Каждый день, утром и вечером, мы с сестрой приезжали в родительский дом, чтобы позаботиться о маме. Поначалу я помогал ей дойти до туалета и ванной, где сестра ее умывала. Но вскоре мама уже не могла преодолеть даже это небольшое расстояние, так что я усаживал ее на специальный переносной унитаз, позаимствованный из местной больницы. Сестра оказалась потрясающей сиделкой: нежно и ласково она обсуждала с мамой каждое действие. Но в конце концов, на глазах у нас обоих умерло немало людей, я и сам некогда работал медбратом в гериатрическом отделении. Думаю, несмотря на переполнявшие нас бурные эмоции, уход за мамой давался нам относительно легко и казался совершенно естественным. Не то чтобы мы не переживали – нет, мы прекрасно отдавали себе отчет в том, что мама умирает. Полагаю, то, что мы чувствовали, нельзя назвать ничем иным, кроме как сильной любовью – любовью, лишенной скрытых мотивов, тщеславия и эгоизма, которые, увы, столь часто сопровождают любовь.

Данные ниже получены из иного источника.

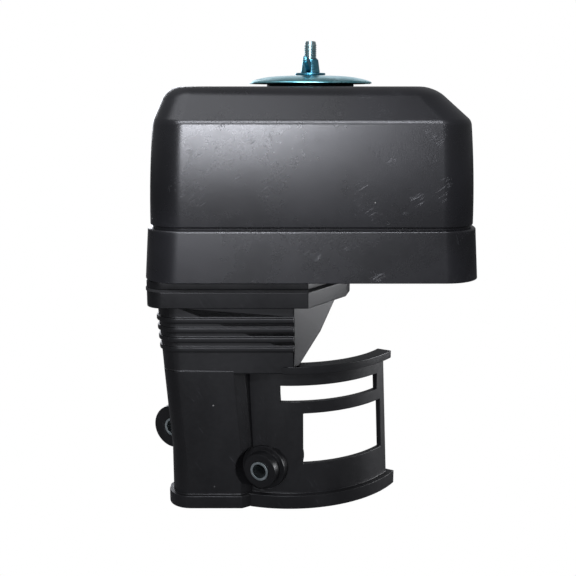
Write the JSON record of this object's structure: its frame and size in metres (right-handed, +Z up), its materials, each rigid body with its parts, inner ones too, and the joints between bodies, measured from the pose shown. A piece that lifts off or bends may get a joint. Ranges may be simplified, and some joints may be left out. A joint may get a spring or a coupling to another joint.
{
  "type": "air filter housing",
  "caption": "Engine air cleaner: domed cover clamped by a disc and wing nut over a dual element, on a tray and a ribbed intake elbow with a slotted lever guard.",
  "frame": {"origin": "below the cover stud's axis, in the plane of the elbow's bottom face", "axes": "+X right of the front, +Y away from the front, +Z up along the cover stud"},
  "size_m": [0.1524, 0.114, 0.2174],
  "materials": {
    "cover_plastic": "satin black moulded, fine grain",
    "tray_plastic": "satin black moulded",
    "elbow_plastic": "satin black moulded",
    "rubber": "dull black",
    "blue_zinc": "blue passivated zinc plate",
    "zinc_steel": "bright zinc plate",
    "screen_steel": "perforated sheet",
    "end_cap_rubber": "cast polyurethane",
    "filter_paper": "pleated resin paper",
    "foam": "open-cell foam",
    "insert_brass": "turned",
    "gasket_fibre": "pressed fibre sheet"
  },
  "bodies": {
    "root": {"cover_stud": "zinc_steel", "stud_lock_nut": "zinc_steel", "cover_seal": "rubber", "base_tray": "tray_plastic", "tray_gasket": "rubber", "tray_screws": "zinc_steel", "threaded_inserts": "insert_brass", "elbow": "elbow_plastic", "left_collar": "zinc_steel", "right_collar": "zinc_steel", "outlet_gasket": "gasket_fibre", "breather_grommet": "rubber", "guard": "elbow_plastic"},
    "cover": {"cover": "cover_plastic", "cover_grommet": "rubber"},
    "clamp_disc": {"clamp_disc": "blue_zinc"},
    "wing_nut": {"wing_nut": "blue_zinc"},
    "element": {"element_top_cap": "end_cap_rubber", "element_bottom_cap": "end_cap_rubber", "pleated_paper": "filter_paper", "inner_screen": "screen_steel"},
    "element_washer": {"element_washer": "zinc_steel"},
    "element_nut": {"element_nut": "zinc_steel"},
    "foam_sleeve": {"foam_sleeve": "foam"}
  },
  "joints": [
    {"name": "cover_lift", "type": "slide", "parent": "root", "child": "cover", "axis": [0, 0, 1], "range_m": [0, 0.16]},
    {"name": "disc_rise", "type": "slide", "parent": "cover", "child": "clamp_disc", "axis": [0, 0, 1], "range_m": [0, 0.0151]},
    {"name": "wing_nut_turn", "type": "hinge", "parent": "clamp_disc", "child": "wing_nut", "pos_m": [0, 0, 0.2], "axis": [0, 0, 1], "range_deg": [0, 5400]},
    {"name": "foam_lift", "type": "slide", "parent": "root", "child": "foam_sleeve", "axis": [0, 0, 1], "range_m": [0, 0.0961]},
    {"name": "element_lift", "type": "slide", "parent": "root", "child": "element", "axis": [0, 0, 1], "range_m": [0, 0.0353]},
    {"name": "washer_rise", "type": "slide", "parent": "element", "child": "element_washer", "axis": [0, 0, 1], "range_m": [0, 0.0051]},
    {"name": "element_nut_turn", "type": "hinge", "parent": "element_washer", "child": "element_nut", "pos_m": [0, 0, 0.178], "axis": [0, 0, 1], "range_deg": [0, 1800]}
  ],
  "couplings": [
    {"joint": "disc_rise", "follows": "wing_nut_turn", "m_per_rad": 0.00015915},
    {"joint": "foam_lift", "follows": "cover_lift", "ratio": 0.6},
    {"joint": "element_lift", "follows": "cover_lift", "ratio": 0.22},
    {"joint": "washer_rise", "follows": "element_nut_turn", "m_per_rad": 0.00015915}
  ]
}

– Даже непривычно ощущать на себе столько любви сразу, – сказала мама за два дня до своей смерти. – Не устаю благодарить судьбу.
И у нее были на то полные основания. Сомневаюсь, что кому-нибудь из нас посчастливится – если так можно выразиться – умереть такой же идеальной смертью, когда придет наше время. Умереть в собственном доме, оставив позади длинную жизнь. Умереть довольно быстро и совершенно безболезненно, под присмотром собственных детей, в кругу любящей семьи. За пару дней до маминой смерти почти случайно вся семья: дети, внуки и даже правнуки, – собралась в доме. Кроме того, приехали две ее самые давние подруги. К огромному удовольствию мамы, вечер постепенно перерос в импровизированные предсмертные поминки. Пока она лежала в спальне на втором этаже, мы, собравшись у обеденного стола, вспоминали ее жизнь, выпивали в память о ней, хотя она еще была жива, и наслаждались ужином, приготовленным моей будущей женой Кейт. С Кейт я познакомился (на радость маме, которая переживала из-за моего драматичного разрыва с первой женой) всего за несколько месяцев до этого. И она немного удивилась, когда ей пришлось готовить ужин на семнадцать человек, хотя ранее в тот день я робко попросил ее что-нибудь состряпать на пятерых.